Having found that the claims were directed to an abstract idea, the Court then applied step two of the Mayo inquiry to find that the method claims, "which merely require generic computer implementation, fail to transform that abstract idea into a patent- eligible invention." Id. For instruction on this issue, the Court turned to its prior decisions in Mayo, Flook and Diamond v. Diehr, 450 U.S. 175 (1981) for the proposition that "the mere recitation of a generic computer cannot transform a patent-ineligible abstract idea into a patent-eligible invention." Slip Op. at 13. As to the specific claims at issue, the Court found that they did not "do more than simply instruct the practitioner to implement the abstract idea of intermediated settlement on a generic computer." Id. at 14. The Court looked at the claim elements separately and found that the function performed by the computer at each step of the process was "purely conventional." Id. at 15. Considered as an "ordered combination," the computer components of the claims added "nothing . . . that is not already present when the steps are considered separately." Id. Simply put, the method claims did not "purport to improve the functioning of the computer itself" or "effect an improvement in any other technology or technical field." Id. Instead, "the claims at issue amount to nothing significantly more than an instruction to apply the abstract idea of intermediated settlement using some unspecified, generic computer." Id. (internal quotation omitted).[1]

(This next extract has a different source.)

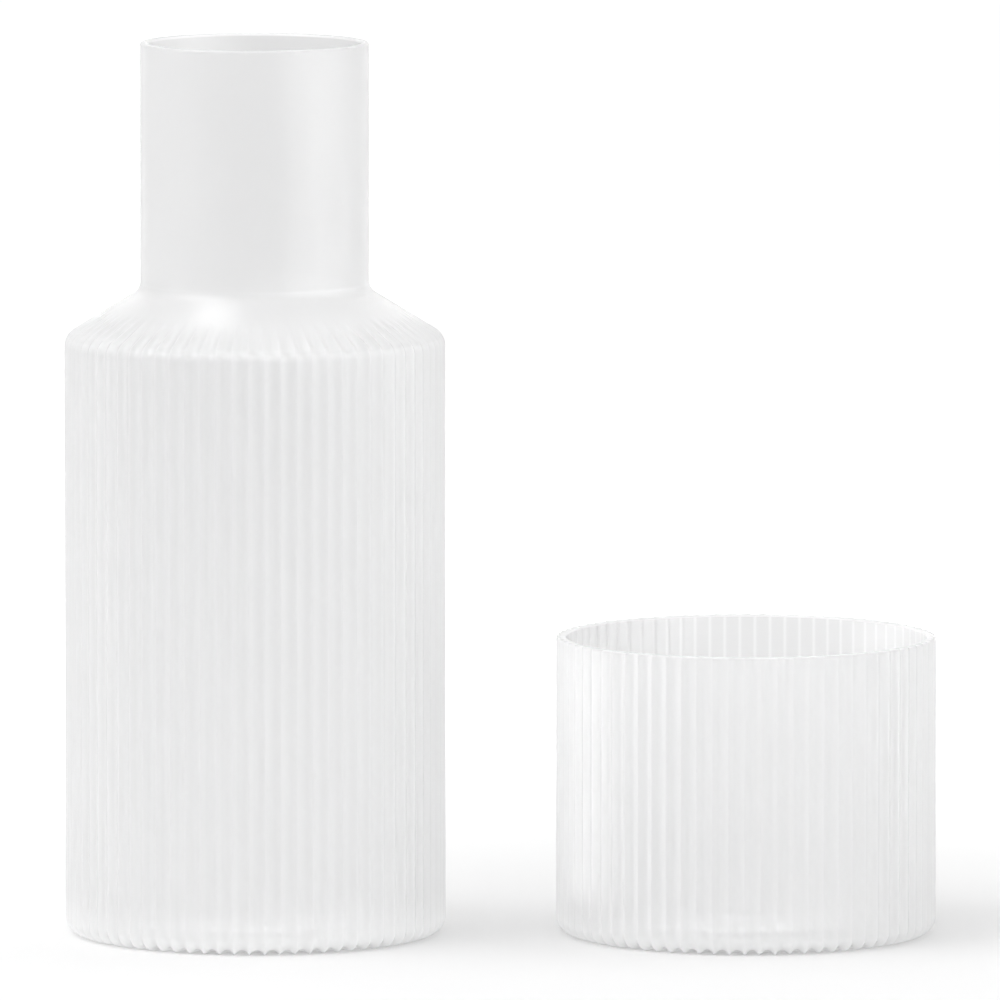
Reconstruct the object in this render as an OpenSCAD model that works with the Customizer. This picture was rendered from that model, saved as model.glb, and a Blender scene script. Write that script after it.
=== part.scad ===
// Bedside carafe with tumbler, in millimetres, +Z up.
// The origin is the centre of the carafe's foot, on the surface that both pieces stand on.
// The tumbler stands beside the carafe, along +X, as wide as the body that it covers when put away.

/* [Body] */
// Diameter over the ridges, shared by the carafe's body and the tumbler
body_d = 90; // [76:1:100]
// Height of the corner where the carafe's wall meets its shoulder
body_h = 142; // [110:1:160]
// Glass from a ridge's crest to the smooth inside
body_wall = 2.4; // [1.8:0.1:3.5]
// Round from the wall to the underside
foot_round = 3.8; // [2.5:0.1:6]
// Thickness of the floor above the standing ring
floor_t = 4.2; // [3.4:0.1:8]
// Round inside, from the floor to the wall
floor_round = 6; // [3:0.5:12]

/* [Flutes] */
// Number of flutes round the body
flutes = 74; // [48:1:90]
// Depth of a flute below its ridges, on the wall
flute_depth = 0.7; // [0.4:0.1:1.2]
// Depth of the flutes under the foot, as a share of that on the wall
foot_depth_share = 1.5; // [1:0.05:1.6]
// Length over which the flutes run out under the foot
foot_fade = 5; // [3:0.5:8]
// How far up the shoulder the flutes reach, as a share of its slope
shoulder_fade_share = 0.62; // [0.3:0.02:0.8]

/* [Shoulder] */
// Slope of the shoulder above the horizontal, in degrees
shoulder_slope = 31.5; // [22:0.5:45]
// Round from the wall to the shoulder
shoulder_round = 4.1; // [3:0.1:7]
// Round from the shoulder to the neck
neck_round = 3.4; // [2:0.1:6]

/* [Neck] */
// Height of the carafe
carafe_h = 211.5; // [190:0.5:250]
// Outer diameter of the neck
neck_d = 54; // [44:1:60]
// Wall of the neck and the shoulder
neck_wall = 1.9; // [1.5:0.1:3]
// Round at the edges of the carafe's rim
neck_rim_round = 0.7; // [0.3:0.1:0.7]

/* [Tumbler] */
// Height of the tumbler
tumbler_h = 70.5; // [50:0.5:100]
// Round at the edges of the tumbler's rim
tumbler_rim_round = 0.5; // [0.2:0.1:0.5]
// Clear space between the carafe and the tumbler as they stand
stand_gap = 26.2; // [5:0.1:60]

/* [Underside] */
// Width of the smooth ring that each piece stands on
ring_w = 4; // [2:0.5:6]
// Rise of the hollow underside above the standing ring
punt_h = 1.6; // [0.5:0.1:2.5]
// Part of the hollow's radius that slopes, round its flat middle
punt_slope_share = 0.6; // [0.3:0.05:0.9]

/* [Hidden] */

// Overrun of every cut past the face that it opens
overrun = 1;
// Lap of the smooth neck over the fluted skin at their seam, where it stands proud by half of that
seam_lap = 0.02;
// Points across one flute, and steps of the skin round a fillet and along each run-out of the flutes
flute_points = 4;
round_steps = 4;
foot_fade_steps = 2;
shoulder_fade_steps = 3;
// Steps round a fillet of the smooth surfaces, and the facets of their preview
smooth_steps = 8;
preview_facets = 180;

body_r = body_d / 2;
neck_r = neck_d / 2;
bore_r = neck_r - neck_wall;
inside_r = body_r - body_wall;
foot_r = body_r - foot_round;
ring_r = foot_r - foot_fade;
punt_r = ring_r - ring_w;
punt_flat_r = punt_r * (1 - punt_slope_share);
tumbler_x = body_d + stand_gap;

ring_points = flutes * flute_points;
point_turn = 360 / ring_points;
// The first ridge of each piece stands a quarter of a flute to the left of its front
front_turn = -90 - 90 / flutes;

// The profile turns by this angle from the wall to the shoulder, and back again at the neck.
shoulder_turn = 90 - shoulder_slope;
neck_corner_h = body_h + (body_r - neck_r) * tan(shoulder_slope);
// Inside, the shoulder runs parallel to the outer one, one neck wall below it.
inner_body_h = body_h + body_wall * tan(shoulder_slope) - neck_wall / cos(shoulder_slope);
inner_neck_h = inner_body_h + (inside_r - bore_r) * tan(shoulder_slope);
inner_shoulder_round = shoulder_round - neck_wall;
inner_neck_round = neck_round + neck_wall;

// A fillet's centre lies on the line that halves the angle of the corner that it rounds.
foot_at = [foot_r, foot_round];
shoulder_at = [body_r - shoulder_round, body_h - shoulder_round * tan(shoulder_turn / 2)];
neck_at = [neck_r + neck_round, neck_corner_h + neck_round * tan(shoulder_turn / 2)];
inner_shoulder_at = [
    inside_r - inner_shoulder_round,
    inner_body_h - inner_shoulder_round * tan(shoulder_turn / 2)
];
inner_neck_at = [
    bore_r + inner_neck_round,
    inner_neck_h + inner_neck_round * tan(shoulder_turn / 2)
];
slope_start = on_round(shoulder_at, shoulder_round, shoulder_turn);
slope_end = on_round(neck_at, neck_round, 180 + shoulder_turn);
fade_end = slope_start + shoulder_fade_share * (slope_end - slope_start);
seam_at = fade_end + seam_lap * [2 / tan(shoulder_slope), -1];

// The point of a round at an angle above the horizontal
function on_round(at, radius, angle) = at + radius * [cos(angle), sin(angle)];

// Points round a fillet, from one angle to another
function round_points(at, radius, from, to, steps) =
    [for (i = [0 : steps]) on_round(at, radius, from + (to - from) * i / steps)];

// Eases from 0 to 1 with no corner at either end
function ease(share) = share * share * (3 - 2 * share);

// Depth across one flute, from 0 on a ridge to 1 in the middle of the hollow
function hollow(share) = 4 * share * (1 - share);

// A station of the fluted skin is [place, angle against which the flutes sink, share of their depth].
// A bend goes round a fillet, from its own share at the start to full depth, and a run goes along a line
// while the flutes come in or fade. Both sink square to the skin. A lip goes round a rim and sinks
// level, so that its top stays flat.
function bend(at, radius, from, to, steps, start_share = 1) =
    [for (i = [0 : steps])
        let (
            angle = from + (to - from) * i / steps,
            share = start_share + (1 - start_share) * ease(i / steps)
        )
        [on_round(at, radius, angle), angle, share]];

function lip(at, radius, steps) =
    [for (i = [0 : steps]) [on_round(at, radius, 90 * i / steps), 0, 1]];

function run_in(from, to, angle, steps, end_share) =
    [for (i = [0 : steps - 1]) [from + i / steps * (to - from), angle, end_share * ease(i / steps)]];

function run_out(from, to, angle, steps) =
    [for (i = [1 : steps]) [to + (1 - i / steps) * (from - to), angle, ease(1 - i / steps)]];

foot_stations = concat(
    run_in([ring_r, 0], [foot_r, 0], -90, foot_fade_steps, foot_depth_share),
    bend(foot_at, foot_round, -90, 0, round_steps, foot_depth_share)
);

carafe_stations = concat(
    foot_stations,
    bend(shoulder_at, shoulder_round, 0, shoulder_turn, round_steps),
    run_out(slope_start, fade_end, shoulder_turn, shoulder_fade_steps)
);

tumbler_stations = concat(
    foot_stations,
    lip([body_r, tumbler_h] - tumbler_rim_round * [1, 1], tumbler_rim_round, round_steps / 2)
);

// The point of a station at one place round the axis, sunk by the depth of the flute there
function skin_point(station, index) =
    let (
        share = (index % flute_points) / flute_points,
        sunk = flute_depth * station[2] * hollow(share),
        place = on_round(station[0], -sunk, station[1]),
        turn = index * point_turn + front_turn
    )
    [place[0] * cos(turn), place[0] * sin(turn), place[1]];

// A closed skin through the stations, lowest first, with a fan of triangles across each end
module fluted_skin(stations) {
    top_row = len(stations) - 1;
    foot_middle = len(stations) * ring_points;
    top_middle = foot_middle + 1;
    points = [
        for (station = stations, index = [0 : ring_points - 1]) skin_point(station, index),
        [0, 0, stations[0][0][1]],
        [0, 0, stations[top_row][0][1]]
    ];
    walls = [
        for (row = [0 : top_row - 1], index = [0 : ring_points - 1])
            let (here = row * ring_points + index, next = row * ring_points + (index + 1) % ring_points)
            each [
                [here, here + ring_points, next],
                [next, here + ring_points, next + ring_points]
            ]
    ];
    ends = [
        for (index = [0 : ring_points - 1])
            let (next = (index + 1) % ring_points, top = top_row * ring_points)
            each [
                [foot_middle, index, next],
                [top_middle, top + next, top + index]
            ]
    ];
    polyhedron(points = points, faces = concat(walls, ends));
}

// The smooth upper shoulder and neck, turned round the axis on top of the fluted skin
module neck() {
    rotate_extrude($fn = preview_facets) polygon(concat(
        [[0, seam_at[1]], seam_at],
        round_points(neck_at, neck_round, 180 + shoulder_turn, 180, smooth_steps),
        round_points([neck_r, carafe_h] - neck_rim_round * [1, 1], neck_rim_round, 0, 90, smooth_steps),
        [[0, carafe_h]]
    ));
}

// Half section of a cup's floor and the round that leads to its wall
function floor_points() = concat(
    [[0, floor_t]],
    round_points([inside_r - floor_round, floor_t + floor_round], floor_round, -90, 0, smooth_steps)
);

// Half section of a mouth: its rounded inner edge, then the overrun above the rim
function mouth_points(radius, height, edge) = concat(
    round_points([radius + edge, height - edge], edge, 180, 90, smooth_steps),
    [[radius + edge, height + overrun], [0, height + overrun]]
);

module carafe_inside() {
    rotate_extrude($fn = preview_facets) polygon(concat(
        floor_points(),
        round_points(inner_shoulder_at, inner_shoulder_round, 0, shoulder_turn, smooth_steps),
        round_points(inner_neck_at, inner_neck_round, 180 + shoulder_turn, 180, smooth_steps),
        mouth_points(bore_r, carafe_h, neck_rim_round)
    ));
}

module tumbler_inside() {
    rotate_extrude($fn = preview_facets) polygon(concat(
        floor_points(),
        mouth_points(inside_r, tumbler_h, tumbler_rim_round)
    ));
}

// The hollow underside rises from the standing ring to a flat middle.
module punt() {
    rotate_extrude($fn = preview_facets) polygon(concat(
        [for (i = [0 : smooth_steps])
            let (share = i / smooth_steps)
            [punt_r - share * (punt_r - punt_flat_r), punt_h * ease(share)]],
        [[0, punt_h], [0, -overrun], [punt_r, -overrun]]
    ));
}

module frosted() {
    color([0.93, 0.93, 0.94, 0.6]) children();
}

module carafe() {
    frosted() difference() {
        union() {
            fluted_skin(carafe_stations);
            neck();
        }
        carafe_inside();
        punt();
    }
}

module tumbler() {
    frosted() translate([tumbler_x, 0, 0]) difference() {
        fluted_skin(tumbler_stations);
        tumbler_inside();
        punt();
    }
}

carafe();
tumbler();
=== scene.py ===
import math

import bpy
import numpy as np
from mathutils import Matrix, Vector


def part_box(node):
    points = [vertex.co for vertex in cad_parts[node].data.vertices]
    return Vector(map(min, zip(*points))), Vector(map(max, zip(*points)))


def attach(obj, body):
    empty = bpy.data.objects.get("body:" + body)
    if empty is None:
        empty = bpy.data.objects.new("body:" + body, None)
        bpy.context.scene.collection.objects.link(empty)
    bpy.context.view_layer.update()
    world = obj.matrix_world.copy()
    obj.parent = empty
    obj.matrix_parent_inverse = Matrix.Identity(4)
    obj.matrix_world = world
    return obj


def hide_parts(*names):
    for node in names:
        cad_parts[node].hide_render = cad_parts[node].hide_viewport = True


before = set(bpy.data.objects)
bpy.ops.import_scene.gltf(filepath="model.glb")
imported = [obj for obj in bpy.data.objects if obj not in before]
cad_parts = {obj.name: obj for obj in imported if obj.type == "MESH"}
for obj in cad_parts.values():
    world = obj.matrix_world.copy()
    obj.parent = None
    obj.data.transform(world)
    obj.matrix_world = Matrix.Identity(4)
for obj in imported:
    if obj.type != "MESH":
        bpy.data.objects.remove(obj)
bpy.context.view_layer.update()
print("Frame loaded:", ", ".join(sorted(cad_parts)))

# Lengths are in metres and angles in degrees, where nothing else is said.

carafeLow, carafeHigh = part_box("carafe")
tumblerLow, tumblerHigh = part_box("tumbler")
setMiddle = (carafeLow + tumblerHigh) / 2
closeBy = 0.0001  # rows of points nearer than this to a place count as at it

# Fluting, foot and wall, which both pieces share
fluting = {
    "outerRadius": 0.045,  # over the ridges
    "flutes": 74,
    "depth": 0.0007,
    "footDepthShare": 1.5,  # they are deeper under the foot
    "frontShare": 0.25,  # the first ridge stands this share of a flute to the left of the front
    "crestSoftness": 0.35,  # 0 is a knife edge on each ridge
    "pointsAcross": 10,  # closer together near the ridges
    "wall": 0.0024,  # from a ridge to the smooth inside
    "footRound": 0.0038,
    "footFade": 0.005,  # the flutes run out under the foot over this length
    "ringWidth": 0.004,  # the smooth ring that it stands on
    "puntRise": 0.0016,
    "puntSlopeShare": 0.6,  # the rest of the hollow underside is flat
    "floorThickness": 0.0042,
    "floorRound": 0.006,
}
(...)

The Court's decision does not provide an easy test to identify whether a claim is directed to an abstract idea. It is, however, an incremental step in constructing arguments as to whether claims are patent eligible. The decision does make clear that once a claim is determined to be directed to an abstract idea, the addition of general-purpose computer limitations does not, without more, make it patent eligible. As in past decisions directed to § 101, the Court appears to be treading carefully to avoid precluding patent protection for emerging technology. The overarching rationale appears to be to prevent overly broad patent claims from chilling innovation.